Foi daquêle meu Vigo de 1933 –de onde vi você trovar e vi Colmeiro lavrar- que me veio a veia alimentícia dêsse sangue: dêsse Vigo onde teve a sua côrte Dom Denis, Rei Trovador e Rei Lavrador. E, pois, terra de trovas e lavras, é a Galiza, assim, uma autenticidade histórica: êsse «matriarcado, arquivo da essência de uma raça», que marca, fundo, da primeira á última página, todo este seu lúcido livro, Valentín: êsse livro que é seu e é meu também, muito de meu sangue também. Deixe-me...
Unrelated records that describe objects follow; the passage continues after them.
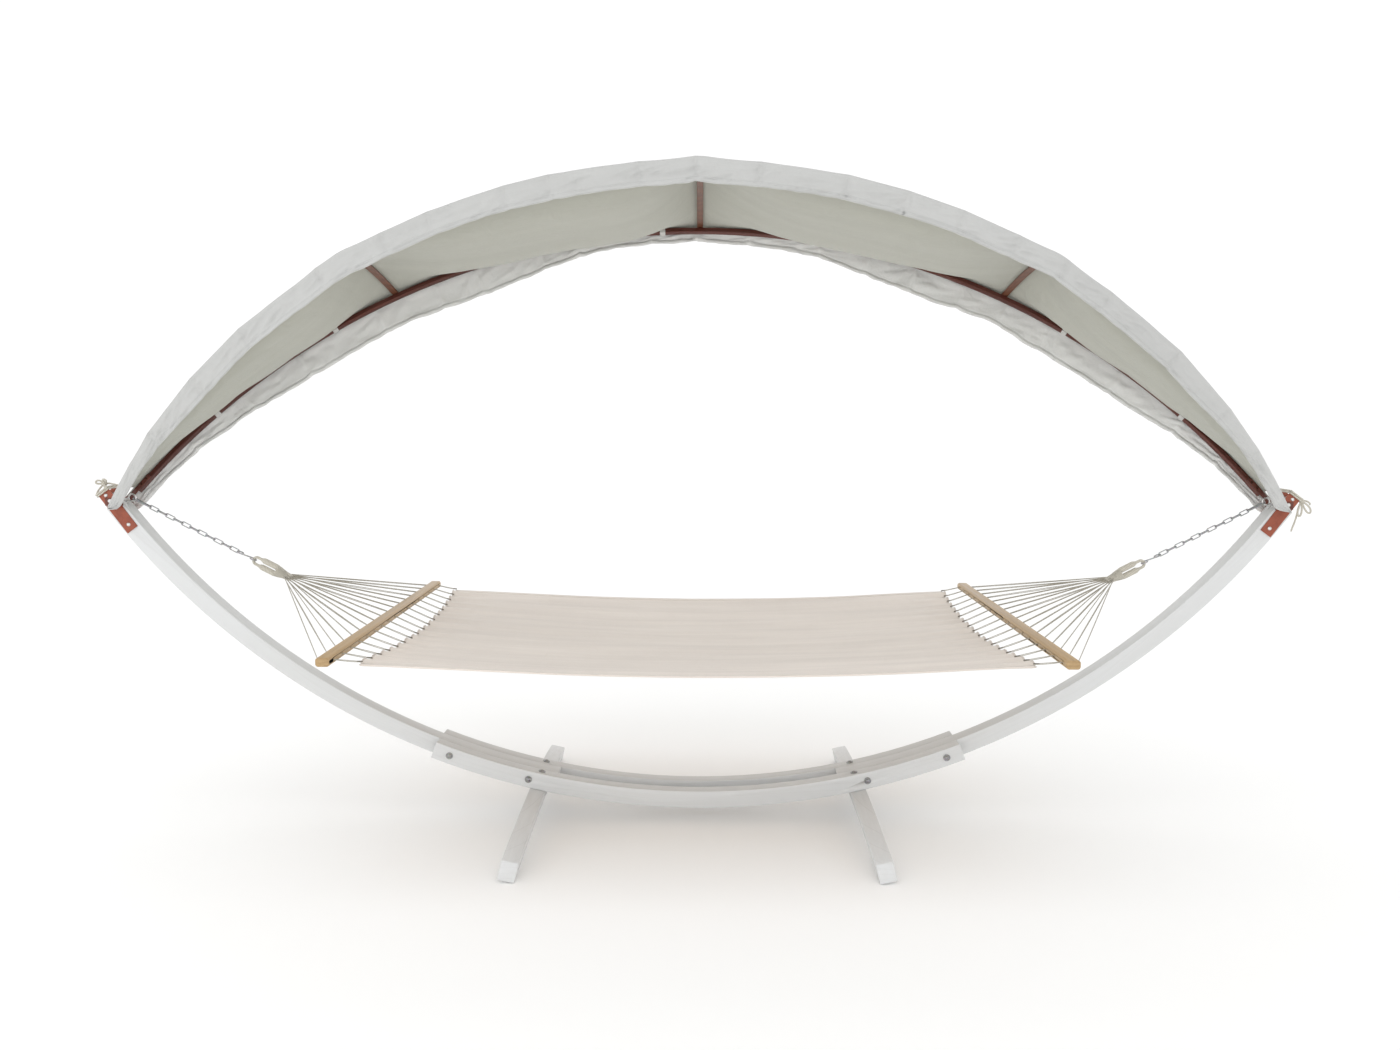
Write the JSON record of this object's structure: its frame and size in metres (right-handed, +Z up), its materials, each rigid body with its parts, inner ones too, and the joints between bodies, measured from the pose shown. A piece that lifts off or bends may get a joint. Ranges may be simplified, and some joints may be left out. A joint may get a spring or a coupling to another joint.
{
  "type": "hammock on stand",
  "caption": "Spreader-bar hammock hung by chains from an arched timber stand on two cross feet, with a tilted bow-framed fabric canopy above it.",
  "frame": {"origin": "on the ground, at the centre of the stand, midway between the two feet and on the plane of the arms", "axes": "+X runs along the stand to its right tip as seen from the front, +Y goes to the back, so -Y is the front, and +Z is up"},
  "size_m": [4.0856, 1.4, 2.1961],
  "materials": {
    "painted_wood": "white satin paint over laminated timber",
    "zinc": "bright zinc plating",
    "galvanised": "dull galvanised wire",
    "plate_paint": "terracotta red-brown paint, satin",
    "bow_wood": "dark red-brown stain, satin",
    "crossbar_wood": "mid brown stain, satin",
    "canopy_fabric": "plain weave, off-white",
    "cord": "laid cotton cord, cream",
    "rope": "whipped cotton rope, cream",
    "bar_wood": "clear satin varnish",
    "bed_fabric": "quilted canvas, off-white"
  },
  "bodies": {
    "stand": {"rail_front": "painted_wood", "rail_back": "painted_wood", "arm_left": "painted_wood", "arm_right": "painted_wood", "foot_left": "painted_wood", "foot_right": "painted_wood", "frame_bolts": "zinc", "frame_washers": "zinc", "frame_nuts": "zinc", "foot_bolts": "zinc", "foot_washers": "zinc", "foot_nuts": "zinc", "plate_left_front": "plate_paint", "plate_left_back": "plate_paint", "plate_right_front": "plate_paint", "plate_right_back": "plate_paint", "tip_bolts": "zinc", "tip_nuts": "zinc", "tip_spacers": "zinc", "eye_bolt_left": "zinc", "eye_bolt_right": "zinc", "eye_nuts": "zinc", "canopy_bow_front": "bow_wood", "canopy_bow_back": "bow_wood", "bow_straps": "plate_paint", "bow_screws": "zinc", "crossbar_left": "crossbar_wood", "crossbar_centre": "crossbar_wood", "crossbar_right": "crossbar_wood", "crossbar_screws": "zinc", "canopy_roof": "canopy_fabric", "canopy_valance_front": "canopy_fabric", "canopy_valance_back": "canopy_fabric", "canopy_loops": "canopy_fabric", "canopy_tie_left": "cord", "canopy_tie_right": "cord"},
    "hangers": {"snap_hook_left": "galvanised", "snap_hook_right": "galvanised", "chain_left": "galvanised", "chain_right": "galvanised", "s_hook_left": "galvanised", "s_hook_right": "galvanised"},
    "bed": {"clew_loop_left": "rope", "clew_loop_right": "rope", "clew_band_left": "rope", "clew_band_right": "rope", "clew_cords_left": "cord", "clew_cords_right": "cord", "spreader_bar_left": "bar_wood", "spreader_bar_right": "bar_wood", "bed_cloth": "bed_fabric"}
  },
  "joints": [
    {"name": "hang_swing", "type": "hinge", "parent": "stand", "child": "hangers", "pos_m": [0, 0, 1.08995], "axis": [1, 0, 0], "range_deg": [-30, 30]},
    {"name": "bed_roll", "type": "hinge", "parent": "hangers", "child": "bed", "pos_m": [0, 0, 0.88198], "axis": [1, 0, 0], "range_deg": [-15, 15]}
  ]
}
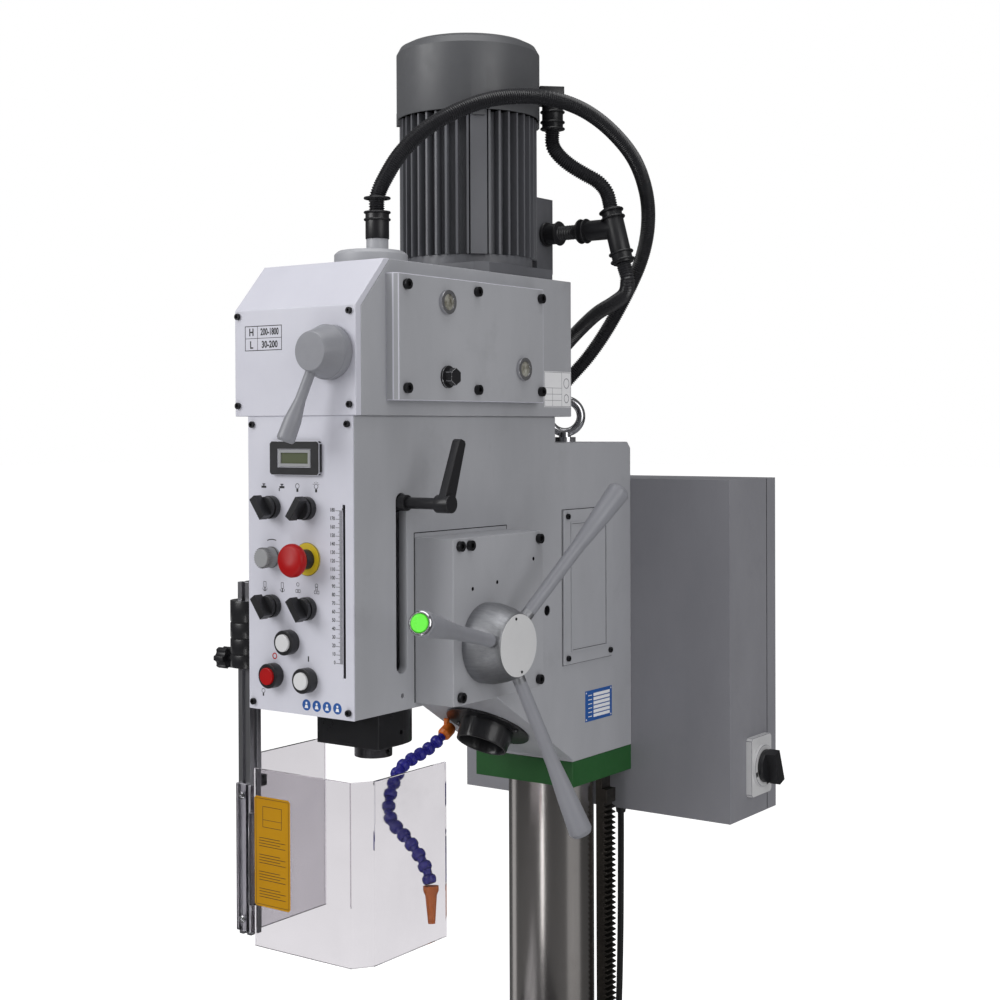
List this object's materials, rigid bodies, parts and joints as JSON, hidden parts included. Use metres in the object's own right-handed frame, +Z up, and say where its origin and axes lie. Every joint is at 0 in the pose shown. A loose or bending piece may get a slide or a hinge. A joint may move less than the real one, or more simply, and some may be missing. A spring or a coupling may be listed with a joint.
{
  "type": "drill press",
  "caption": "Geared-head column drill press with a panel, feed levers, swinging table, coolant hose, clear guard and cabinet.",
  "frame": {"origin": "on the floor under the column's axis, at the base plate's underside", "axes": "+Z up along the column, -Y towards the operator and the spindle, +X to the operator's right"},
  "size_m": [0.516, 1.072, 2.1265],
  "materials": {
    "head_paint": "satin grey structured paint",
    "plate_paint": "smooth pale grey paint",
    "cabinet_paint": "fine textured grey powder coat",
    "green_paint": "satin dark green paint",
    "motor_paint": "satin dark grey paint",
    "lever_paint": "satin light grey paint",
    "cast_iron": "machined grey iron",
    "steel": "ground steel",
    "dark_steel": "black oxide steel",
    "aluminium": "brushed aluminium",
    "black_plastic": "moulded black plastic",
    "red_plastic": "glossy red plastic",
    "white_plastic": "glossy white plastic",
    "green_plastic": "lit green plastic",
    "grey_plastic": "moulded grey plastic",
    "clear_plastic": "clear polycarbonate",
    "blue_plastic": "glossy blue plastic",
    "black_rubber": "black rubber"
  },
  "bodies": {
    "machine_frame": {"base_plate": "head_paint", "column_foot": "head_paint", "column": "steel", "head_casting": "head_paint", "column_collar": "green_paint", "gearbox_housing": "head_paint", "gearbox_covers": "plate_paint", "cover_screws": "dark_steel", "oil_fittings": "steel", "small_covers": "lever_paint", "motor_body": "motor_paint", "fan_cowl": "motor_paint", "bearings": "steel", "control_panel": "plate_paint", "switch_bezels": "black_plastic", "feed_box": "head_paint", "work_lamp": "black_plastic", "cabinet_body": "cabinet_paint", "guard_sleeve": "black_plastic", "conduit_fittings": "black_plastic", "conduits": "black_plastic", "eye_bolt": "steel", "mains_cable": "black_rubber", "cable_coil": "black_rubber", "mains_plug": "grey_plastic"},
    "quill_unit": {"quill": "steel", "quill_clamp": "dark_steel"},
    "column_rack": {"column_rack": "steel"},
    "table_arm": {"table_arm": "head_paint"},
    "lift_pinion": {"lift_pinion": "steel"},
    "lift_crank": {"lift_crank": "dark_steel"},
    "arm_clamp_lever": {"arm_clamp_lever": "black_plastic"},
    "work_table": {"work_table": "cast_iron"},
    "spindle": {"spindle": "steel"},
    "drive_sleeve": {"drive_sleeve": "steel"},
    "counter_shaft": {"counter_shaft": "steel"},
    "sliding_gears": {"sliding_gears": "steel"},
    "motor_rotor": {"motor_rotor": "steel"},
    "selector_lever": {"selector_lever": "lever_paint"},
    "coolant_switch": {"coolant_switch": "black_plastic"},
    "light_switch": {"light_switch": "black_plastic"},
    "mode_switch": {"mode_switch": "black_plastic"},
    "range_switch": {"range_switch": "black_plastic"},
    "speed_knob": {"speed_knob": "grey_plastic"},
    "stop_button": {"stop_button": "red_plastic"},
    "start_button": {"start_button": "white_plastic"},
    "off_button": {"off_button": "red_plastic"},
    "return_button": {"return_button": "white_plastic"},
    "feed_hub": {"feed_hub": "aluminium"},
    "clutch_button": {"clutch_button": "green_plastic"},
    "depth_stop": {"depth_stop": "dark_steel"},
    "depth_clamp_lever": {"depth_clamp_lever": "black_plastic"},
    "cabinet_door": {"cabinet_door": "cabinet_paint"},
    "main_switch_knob": {"main_switch_knob": "black_plastic"},
    "guard_knob": {"guard_knob": "black_plastic"},
    "guard_rail": {"guard_rail": "aluminium"},
    "guard_shield": {"guard_shield": "clear_plastic"},
    "hose_upper": {"hose_upper": "blue_plastic"},
    "hose_lower": {"hose_lower": "blue_plastic"}
  },
  "joints": [
    {"name": "table_swing", "type": "hinge", "parent": "machine_frame", "child": "column_rack", "pos_m": [0, 0, 0.6], "axis": [0, 0, 1], "range_deg": [-90, 20]},
    {"name": "table_lift", "type": "slide", "parent": "column_rack", "child": "table_arm", "axis": [0, 0, 1], "range_m": [-0.305, 0.235]},
    {"name": "table_turn", "type": "hinge", "parent": "table_arm", "child": "work_table", "pos_m": [0, -0.405, 0.64], "axis": [0, 0, 1], "continuous": true},
    {"name": "lift_pinion_turn", "type": "hinge", "parent": "table_arm", "child": "lift_pinion", "pos_m": [0.0926, 0, 0.52], "axis": [0, 1, 0], "range_deg": [-770, 999]},
    {"name": "lift_crank_turn", "type": "hinge", "parent": "table_arm", "child": "lift_crank", "pos_m": [0.1, 0.001, 0.52], "axis": [1, 0, 0], "range_deg": [-999, 770]},
    {"name": "arm_clamp_turn", "type": "hinge", "parent": "table_arm", "child": "arm_clamp_lever", "pos_m": [-0.1145, 0, 0.535], "axis": [0, 1, 0], "range_deg": [-60, 60]},
    {"name": "quill_slide", "type": "slide", "parent": "machine_frame", "child": "quill_unit", "axis": [0, 0, 1], "range_m": [-0.18, 0], "stiffness_N_per_m": 500, "springref_m": 0.3},
    {"name": "spindle_spin", "type": "hinge", "parent": "quill_unit", "child": "spindle", "pos_m": [0, -0.405, 1.33], "axis": [0, 0, 1], "continuous": true},
    {"name": "sleeve_spin", "type": "hinge", "parent": "machine_frame", "child": "drive_sleeve", "pos_m": [0, -0.405, 1.73], "axis": [0, 0, 1], "continuous": true},
    {"name": "counter_spin", "type": "hinge", "parent": "machine_frame", "child": "counter_shaft", "pos_m": [0, -0.31, 1.73], "axis": [0, 0, 1], "continuous": true},
    {"name": "gear_slide", "type": "slide", "parent": "counter_shaft", "child": "sliding_gears", "axis": [0, 0, 1], "range_m": [0, 0.0321]},
    {"name": "motor_spin", "type": "hinge", "parent": "machine_frame", "child": "motor_rotor", "pos_m": [0, -0.198, 1.93], "axis": [0, 0, 1], "continuous": true},
    {"name": "range_lever_turn", "type": "hinge", "parent": "machine_frame", "child": "selector_lever", "pos_m": [0.0544, -0.542, 1.6965], "axis": [0, 1, 0], "range_deg": [0, 64.4]},
    {"name": "coolant_switch_turn", "type": "hinge", "parent": "machine_frame", "child": "coolant_switch", "pos_m": [-0.0445, -0.54, 1.5118], "axis": [0, 1, 0], "range_deg": [0, 70]},
    {"name": "light_switch_turn", "type": "hinge", "parent": "machine_frame", "child": "light_switch", "pos_m": [0.013, -0.54, 1.5118], "axis": [0, 1, 0], "range_deg": [-70, 0]},
    {"name": "mode_switch_turn", "type": "hinge", "parent": "machine_frame", "child": "mode_switch", "pos_m": [-0.0445, -0.54, 1.392], "axis": [0, 1, 0], "range_deg": [0, 70]},
    {"name": "range_switch_turn", "type": "hinge", "parent": "machine_frame", "child": "range_switch", "pos_m": [0.013, -0.54, 1.392], "axis": [0, 1, 0], "range_deg": [0, 70]},
    {"name": "speed_knob_turn", "type": "hinge", "parent": "machine_frame", "child": "speed_knob", "pos_m": [-0.045, -0.54, 1.451], "axis": [0, 1, 0], "range_deg": [0, 270]},
    {"name": "stop_button_press", "type": "slide", "parent": "machine_frame", "child": "stop_button", "axis": [0, 1, 0], "range_m": [0, 0.004]},
    {"name": "start_button_press", "type": "slide", "parent": "machine_frame", "child": "start_button", "axis": [0, 1, 0], "range_m": [0, 0.003], "stiffness_N_per_m": 800, "springref_m": -0.002},
    {"name": "off_button_press", "type": "slide", "parent": "machine_frame", "child": "off_button", "axis": [0, 1, 0], "range_m": [0, 0.003], "stiffness_N_per_m": 800, "springref_m": -0.002},
    {"name": "return_button_press", "type": "slide", "parent": "machine_frame", "child": "return_button", "axis": [0, 1, 0], "range_m": [0, 0.003], "stiffness_N_per_m": 800, "springref_m": -0.002},
    {"name": "feed_hub_turn", "type": "hinge", "parent": "machine_frame", "child": "feed_hub", "pos_m": [0.1435, -0.359, 1.341], "axis": [1, 0, 0], "range_deg": [0, 589.5]},
    {"name": "clutch_button_press", "type": "slide", "parent": "feed_hub", "child": "clutch_button", "axis": [-0.2419, 0.9473, -0.21], "range_m": [0, 0.0025], "stiffness_N_per_m": 800, "springref_m": -0.002},
    {"name": "depth_stop_slide", "type": "slide", "parent": "machine_frame", "child": "depth_stop", "axis": [0, 0, 1], "range_m": [-0.197, 0.0015]},
    {"name": "depth_clamp_turn", "type": "hinge", "parent": "depth_stop", "child": "depth_clamp_lever", "pos_m": [0.1, -0.451, 1.5165], "axis": [1, 0, 0], "range_deg": [-11, 45]},
    {"name": "cabinet_door_swing", "type": "hinge", "parent": "machine_frame", "child": "cabinet_door", "pos_m": [-0.225, 0.205, 1.33], "axis": [0, 0, 1], "range_deg": [0, 120]},
    {"name": "main_switch_turn", "type": "hinge", "parent": "machine_frame", "child": "main_switch_knob", "pos_m": [0.248, 0.17, 1.112], "axis": [1, 0, 0], "range_deg": [-90, 0]},
    {"name": "guard_slide", "type": "slide", "parent": "machine_frame", "child": "guard_rail", "axis": [0, 0, 1], "range_m": [-0.02, 0.045]},
    {"name": "guard_shield_swing", "type": "hinge", "parent": "guard_rail", "child": "guard_shield", "pos_m": [-0.1035, -0.517, 1.08], "axis": [0, 0, 1], "range_deg": [-110, 0]},
    {"name": "guard_knob_turn", "type": "hinge", "parent": "machine_frame", "child": "guard_knob", "pos_m": [-0.15, -0.505, 1.316], "axis": [1, 0, 0], "range_deg": [0, 360]},
    {"name": "hose_swing", "type": "hinge", "parent": "machine_frame", "child": "hose_upper", "pos_m": [-0.063, -0.17, 1.182], "axis": [0, 0, 1], "range_deg": [-2, 8]},
    {"name": "hose_bend", "type": "hinge", "parent": "hose_upper", "child": "hose_lower", "pos_m": [-0.058, -0.3, 1.124], "axis": [1, 0, 0], "range_deg": [-4, 2]}
  ],
  "couplings": [
    {"joint": "lift_pinion_turn", "follows": "table_lift", "rad_per_m": -57.143},
    {"joint": "lift_crank_turn", "follows": "table_lift", "rad_per_m": 57.143},
    {"joint": "feed_hub_turn", "follows": "quill_slide", "rad_per_m": -57.143},
    {"joint": "sleeve_spin", "follows": "spindle_spin", "ratio": 1},
    {"joint": "counter_spin", "follows": "spindle_spin", "ratio": -3},
    {"joint": "motor_spin", "follows": "spindle_spin", "ratio": 5.4},
    {"joint": "gear_slide", "follows": "range_lever_turn", "m_per_rad": 0.02847}
  ]
}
... deixe-me que lhe conte, amigo. Faz trinta e quatro anos que, estando eu em Santiago de Compostela, visitando a Catedral, aí descobri, na Capela do Santíssimo, creio eu, um vitral ofertado por uma dama cujo nome de família era «Andrade». Ora, eu também sou Andrade, do lado materno: descendente de um daquêles cinco cavaleiros que passaram à Espanha, à guerra dos Mouros, com o conde Dom Mendo, e foi seu solar a Vila de Andrade, no Reino da Galiza.
Somos irmãos, Paz-Andrade. Sou, portanto, suspeito para dizer desta sua forte, livre, lúcida, sadia, pura, bela poesia, na qual escuto, com você, «os querendosos chamamentos do lar»; beijo a paterna mão do lavrador cujos «dedos» abrem como cinco chaves as entranhas da terra desde Adão»; escuto também o plim-plim das «vozes unissílabas da pedra» que o canteiro juntou «ao pentagrama mágico do Mundo»; acompanho, na fimbria marítima, «a fenda que vai no céu abrindo o cutelo do lôna dos veleiros»; saudei os «bem-chegados ao porto, marinheiros, a cavalo nas ondas», sob o tutelar tatalar do «verde vento pela leira e vento azul pelo mar, panos da nossa bandeira»...
Valentín Paz-Andrade: Aqui tem você, nesta carta, o meu comovido «ex-voto» pela graça que recebo da sua milagrosa Poesia.